The weekend has mostly been the noise buzzing about Trump starting to receive endorsements within the ranks of the Republican Party itself. The party elite had been desperately anointing others like Jeb and Rubio with those pats on the back, but Trump still cruised along to big Primary wins without them.
Now, with the likes of Chris Christie openly advocating for Trump, we're seeing a shift in the back-room struggle by the Establishment to try and maintain a semblance of sanity in the nominating process. With Christie - and various Congresspersons, and just recently Maine governor LePage - providing political cover, we're going to see more and more influential insiders telling each other the delusion of "ya know, we can deal with Trump, he's not that bad..."
Because this same weekend saw Trump getting endorsed by Klu Klux Klansman David Duke... and when asked about it Trump refused to denounce the KKK support.
Considering how the Republicans keep marching out there saying "oh we're not really racist" and then have a well-known racist organization like the KKK back your banner-carrier... well, at this point I doubt there are any desks left in one piece at the RNC headquarters after all the headdesking that's been happening since June 2015.
This coming Super Tuesday vote will be yet another test, but this time a test of Republican Establishment fortitude.
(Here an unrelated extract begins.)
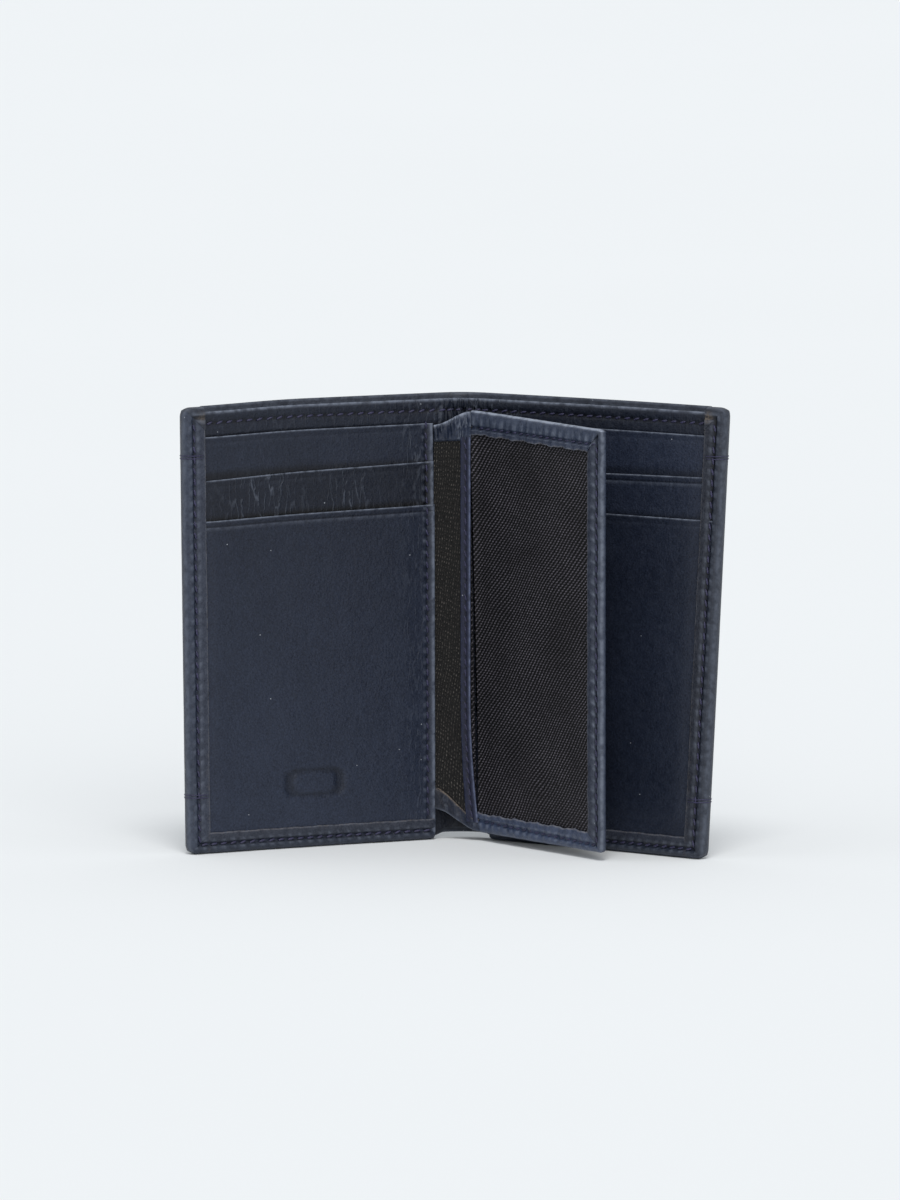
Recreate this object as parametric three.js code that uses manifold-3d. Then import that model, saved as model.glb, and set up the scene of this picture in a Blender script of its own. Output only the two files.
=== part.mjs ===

All things being equal this election cycle, anything Trump has done that's been controversial and horrifying has done NOTHING to stop him at the primary ballot box.
The Republican voting will take place in Alaska, Alabama, Arkansas, Colorado, Georgia, Louisiana, Massachusetts, Minnesota, Oklahoma, Tennessee, Texas, Virginia and Vermont.
Of these states, Ted Cruz has a lead in Texas, Arkansas, and that's it. Marco Rubio leads in Minnesota. Carson leads in Colorado (!). Trump is leading everywhere else, especially in states that should know better (I'm glaring at you Georgia, dammit how's a boy gonna defend his birth-state when you being this stupid? It's not crazy, it's STUPID. VOTE KASICH YOU IDIOTS...).
There may yet be a quick change in the votes among undecided or remaining party moderates offended by Trump's open bid for Klan votes, but that's unlikely (outrage does not kill Trump). What we should look at are the results and see if Trump gains any on the 35 percent or so average he has within Republican ranks. With Jeb out of the race and the Establishment trying to rally to Rubio, we ought to be seeing a three-man race between Trump, Cruz and Rubio balancing between the 30-to-35 percent ranges. But if Rubio is still wobbling around 18-to-20, and Cruz is wobbling around 20-to-25, and yet Trump is still around 35 percent... that's good news because that will be proof that Trump has a support ceiling, that he's capped out. Granted, it won't be good news that Rubio can't garner more support to beat Trump, and that Cruz is still able to justify staying in the race. But this means that Trump's Unfavorable numbers are legit, and that in a general election Trump is gonna get his ass kicked.
However, if Trump's numbers go up... if Trump clears the 40-to-45 percent hurdle, if he even wins a state outright getting 50 percent or more... that means he can shrug off his Unfavorables. Stopping Trump in the Republican Primary is a tall order, and growing unlikely in the face of the RNC's ineptitude. If Trump can win over support well enough into the moderate bloc of voters... Ohhhhhhh SHHHHHHHIIIIIIII------
(psst, for the love of God don't vote Trump (as well as don't vote Republican in the Senate and Congressional races, and state races, and...)
I'll be busy at a library conference this March 1st. I will try to check in, but no guarantees. P.S. SUPPORT YOUR PUBLIC LIBRARIES.
2 comments:
I have a very obnoxious friend named Jack, whose philosophy about meeting people is something like "show them your worst right away and if they hang around for more, they won't be freaked out by your regular behavior."
I'm starting to see something similar in Trump's campaign, and it's scary because it seems to be working.
It looks like the general's going to be a bloody, damaging mess. The downside to being an atheist is that I can't pray for divine assistance when it looks a lot like we're gonna need some...
-Doug in Oakland
If Trump truly has a cap, if there is a point where he can't add on more voters, then we shouldn't worry too much about the general election. Although making damn sure the voter turnout is high - which benefits Dems - is a must.
I can hope that Trump only gets about 35-38 percent of the national vote. That would not secure a lot of states, and definitely not a lot of Electoral counts.
This is the only point where Hillary has a problem: her unfavorables are pretty high as well. To her credit, she is an experienced policy maker as Senator and Sec of State, which sways a lot of moderate/centrist voters to her over an utter ignorant newb like Trump.